Tuesday, January 19, 2010

Kelly. Anie.

Some people you just click with. Some people, you meet them the first time and you know that they are going to stay.

I met you that day. Dusty room. We laughed and we raised our hands to a scandalous question. We had that little rainy outing on the road. And it happened, just like that. We laughed then... and without any possible reason, we laugh now.

Inside secrets that made Facebook a cryptic treasure house. (That some wall stalkers would figure out in an instant) Fruit jokes that no one else on the planet could find funny. Stupid, very stupid things that I did in unstable states that you entertained. Boy stories that perpetually ended with a whole hearted "Awie". Memories like infinite cello tape.

And now roommates. The prospect gives me little inside giggles. The ones that are tiny and don't come out loud but they sit inside you and warm you all day. We'll make that room the most insane, the most lived in, the most eclectic room imaginable. And always always, we shall laugh. MUCH.

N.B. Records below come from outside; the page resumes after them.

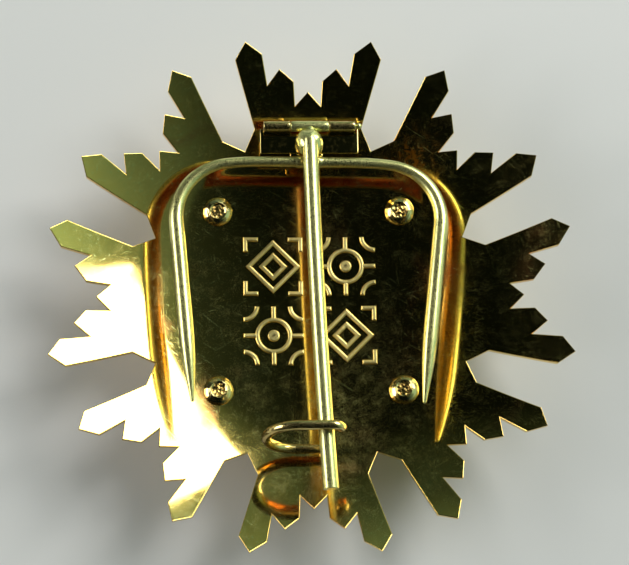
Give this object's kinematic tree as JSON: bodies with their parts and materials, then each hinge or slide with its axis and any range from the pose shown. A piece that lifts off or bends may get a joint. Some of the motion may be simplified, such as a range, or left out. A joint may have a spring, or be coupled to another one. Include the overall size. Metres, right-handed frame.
{
  "type": "order breast star, back side up",
  "caption": "Gilt breast star of an order lying face down: dished rayed plate with rivets, side hooks, a hinged pin and a wire catch on its back.",
  "frame": {"origin": "middle of the star on the surface that it rests on, under the front rim", "axes": "+Z out of the star's back, +Y towards the hinge of the pin, +X to the right as the back is seen"},
  "size_m": [0.0874, 0.0874, 0.0222],
  "materials": {
    "gilt_plate": "polished gilding with fine scratches",
    "gilt_ornament": "matt raised lines",
    "rivet_metal": "polished",
    "gilt_wire": "polished gilding",
    "gilt_front": "polished gilding"
  },
  "bodies": {
    "star": {"star_plate": "gilt_plate", "ornament_1": "gilt_ornament", "ornament_2": "gilt_ornament", "ornament_3": "gilt_ornament", "ornament_4": "gilt_ornament", "rivet_1": "rivet_metal", "rivet_2": "rivet_metal", "rivet_3": "rivet_metal", "rivet_4": "rivet_metal", "hinge_bracket": "gilt_plate", "hinge_wire": "gilt_wire", "side_hooks": "gilt_wire", "catch": "gilt_wire", "front_plate": "gilt_front", "front_boss": "gilt_front"},
    "pin_body": {"pin": "gilt_wire"}
  },
  "joints": [
    {"name": "pin_swing", "type": "hinge", "parent": "star", "child": "pin_body", "pos_m": [0, 0.0279, 0.0177], "axis": [-1, 0, 0], "range_deg": [0, 110]}
  ]
}
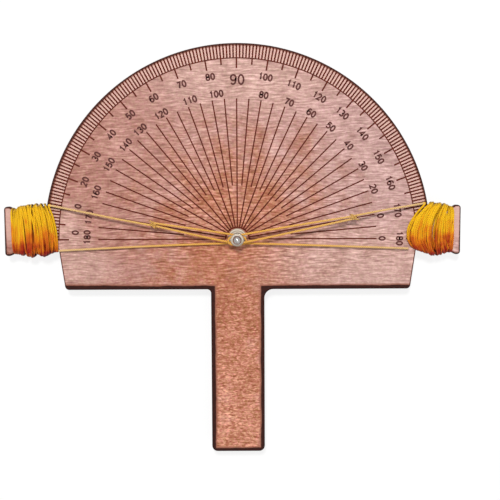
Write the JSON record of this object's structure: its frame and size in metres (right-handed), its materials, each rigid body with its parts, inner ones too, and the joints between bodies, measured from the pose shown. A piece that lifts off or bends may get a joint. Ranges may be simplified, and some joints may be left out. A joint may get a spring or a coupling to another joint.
{
  "type": "adjustable protractor",
  "caption": "Semicircular wooden protractor with a straight handle, cord wound on an ear at each side, and cords noosed round a centre pin that swing over the scale.",
  "frame": {"origin": "centre of the pin's hole on the dial face", "axes": "+X to the right along the base line, +Y to the 90 degree mark, +Z out of the dial face"},
  "size_m": [0.28, 0.252, 0.0247],
  "materials": {
    "plywood": "stained and sanded, edges burnt dark",
    "plated_steel": "zinc plated",
    "bright_nut": "polished plating",
    "wound_cord": "twisted yellow and orange cord in layers",
    "cord": "twisted cord"
  },
  "bodies": {
    "base": {"board": "plywood", "pivot_screw": "plated_steel", "rear_washer": "plated_steel", "base_washer": "plated_steel", "nut_washer": "plated_steel", "dome_nut": "bright_nut", "left_winding": "wound_cord", "right_winding": "wound_cord", "lower_cord": "cord"},
    "left_arm": {"left_cord": "cord", "left_knot": "cord"},
    "right_arm": {"right_cord": "cord", "right_knot": "cord"}
  },
  "joints": [
    {"name": "left_swing", "type": "hinge", "parent": "base", "child": "left_arm", "pos_m": [0, 0, 0.00485], "axis": [0, 0, 1], "range_deg": [-77, 0]},
    {"name": "right_swing", "type": "hinge", "parent": "base", "child": "right_arm", "pos_m": [0, 0, 0.00635], "axis": [0, 0, 1], "range_deg": [0, 76.8]}
  ]
}
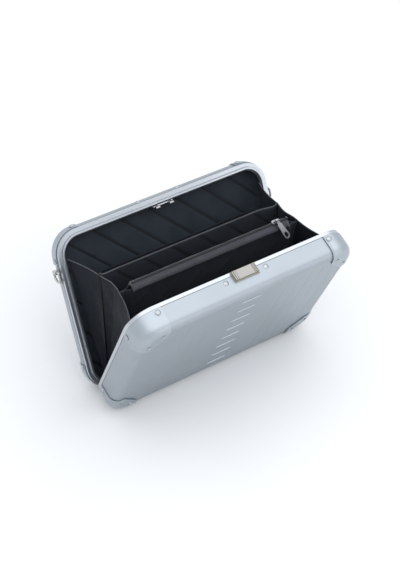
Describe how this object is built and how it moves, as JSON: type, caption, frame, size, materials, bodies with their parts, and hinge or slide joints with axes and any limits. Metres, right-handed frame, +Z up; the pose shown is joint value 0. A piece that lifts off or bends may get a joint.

Thursday, January 14, 2010

Empty

Things have been so dead lately. Exams and the winter have slowed down life almost to a standstill. The short days are made even shorter because i wake up so late. Instability was the theme of my mind when i got here. Unsure of doing well in exams on one hand, and unsure of Wolvy keeping in touch over the new term. Unstable because i didn't have Amit's voice everyday and because i was pulled away from my family. Confused with everything that was going on, and just not bothered to deal with it. It just lay there like a quiet snake. And it still hasn't bitten me. I'm still empty of all these feelings. It's not that they don't matter anymore. It's simply that my mind doesn't allow itself to process these things. I am left with a hollowness that just won't go away.